• _WORK TO DO_
The data below needs to be returned exactly, line for line.

-- begin --

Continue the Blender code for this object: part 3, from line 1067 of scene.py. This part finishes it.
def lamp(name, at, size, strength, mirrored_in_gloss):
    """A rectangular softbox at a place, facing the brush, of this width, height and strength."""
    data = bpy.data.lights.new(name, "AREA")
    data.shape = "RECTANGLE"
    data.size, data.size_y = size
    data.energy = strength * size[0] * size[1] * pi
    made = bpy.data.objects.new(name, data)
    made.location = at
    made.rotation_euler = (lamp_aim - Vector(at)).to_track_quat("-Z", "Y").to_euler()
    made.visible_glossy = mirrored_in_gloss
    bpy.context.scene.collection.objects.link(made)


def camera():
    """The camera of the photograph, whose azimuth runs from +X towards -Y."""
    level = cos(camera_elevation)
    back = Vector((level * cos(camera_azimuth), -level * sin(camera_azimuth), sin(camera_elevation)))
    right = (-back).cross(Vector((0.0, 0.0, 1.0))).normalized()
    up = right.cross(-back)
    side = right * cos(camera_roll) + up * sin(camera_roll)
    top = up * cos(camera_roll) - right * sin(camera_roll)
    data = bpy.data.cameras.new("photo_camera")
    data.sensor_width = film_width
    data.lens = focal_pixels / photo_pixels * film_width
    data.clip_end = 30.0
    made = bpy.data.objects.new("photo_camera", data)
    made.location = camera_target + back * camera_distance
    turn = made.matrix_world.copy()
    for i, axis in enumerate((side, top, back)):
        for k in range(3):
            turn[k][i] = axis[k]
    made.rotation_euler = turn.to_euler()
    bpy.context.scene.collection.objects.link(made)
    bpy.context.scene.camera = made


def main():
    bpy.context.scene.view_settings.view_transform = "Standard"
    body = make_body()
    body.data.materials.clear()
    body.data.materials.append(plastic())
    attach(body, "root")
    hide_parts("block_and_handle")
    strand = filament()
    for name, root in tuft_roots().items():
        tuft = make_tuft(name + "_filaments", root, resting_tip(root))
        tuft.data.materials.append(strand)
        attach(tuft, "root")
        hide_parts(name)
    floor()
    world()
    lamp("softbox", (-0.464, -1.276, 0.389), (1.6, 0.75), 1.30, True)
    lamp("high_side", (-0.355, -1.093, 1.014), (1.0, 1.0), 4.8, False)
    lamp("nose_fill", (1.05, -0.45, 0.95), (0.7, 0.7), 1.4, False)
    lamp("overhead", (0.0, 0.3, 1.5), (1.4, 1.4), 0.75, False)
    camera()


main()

-- end --

• _RESULT BELOW_
Continue the Blender code for this object: part 3, from line 1067 of scene.py. This part finishes it.
def lamp(name, at, size, strength, mirrored_in_gloss):
    """A rectangular softbox at a place, facing the brush, of this width, height and strength."""
    data = bpy.data.lights.new(name, "AREA")
    data.shape = "RECTANGLE"
    data.size, data.size_y = size
    data.energy = strength * size[0] * size[1] * pi
    made = bpy.data.objects.new(name, data)
    made.location = at
    made.rotation_euler = (lamp_aim - Vector(at)).to_track_quat("-Z", "Y").to_euler()
    made.visible_glossy = mirrored_in_gloss
    bpy.context.scene.collection.objects.link(made)


def camera():
    """The camera of the photograph, whose azimuth runs from +X towards -Y."""
    level = cos(camera_elevation)
    back = Vector((level * cos(camera_azimuth), -level * sin(camera_azimuth), sin(camera_elevation)))
    right = (-back).cross(Vector((0.0, 0.0, 1.0))).normalized()
    up = right.cross(-back)
    side = right * cos(camera_roll) + up * sin(camera_roll)
    top = up * cos(camera_roll) - right * sin(camera_roll)
    data = bpy.data.cameras.new("photo_camera")
    data.sensor_width = film_width
    data.lens = focal_pixels / photo_pixels * film_width
    data.clip_end = 30.0
    made = bpy.data.objects.new("photo_camera", data)
    made.location = camera_target + back * camera_distance
    turn = made.matrix_world.copy()
    for i, axis in enumerate((side, top, back)):
        for k in range(3):
            turn[k][i] = axis[k]
    made.rotation_euler = turn.to_euler()
    bpy.context.scene.collection.objects.link(made)
    bpy.context.scene.camera = made


def main():
    bpy.context.scene.view_settings.view_transform = "Standard"
    body = make_body()
    body.data.materials.clear()
    body.data.materials.append(plastic())
    attach(body, "root")
    hide_parts("block_and_handle")
    strand = filament()
    for name, root in tuft_roots().items():
        tuft = make_tuft(name + "_filaments", root, resting_tip(root))
        tuft.data.materials.append(strand)
        attach(tuft, "root")
        hide_parts(name)
    floor()
    world()
    lamp("softbox", (-0.464, -1.276, 0.389), (1.6, 0.75), 1.30, True)
    lamp("high_side", (-0.355, -1.093, 1.014), (1.0, 1.0), 4.8, False)
    lamp("nose_fill", (1.05, -0.45, 0.95), (0.7, 0.7), 1.4, False)
    lamp("overhead", (0.0, 0.3, 1.5), (1.4, 1.4), 0.75, False)
    camera()


main()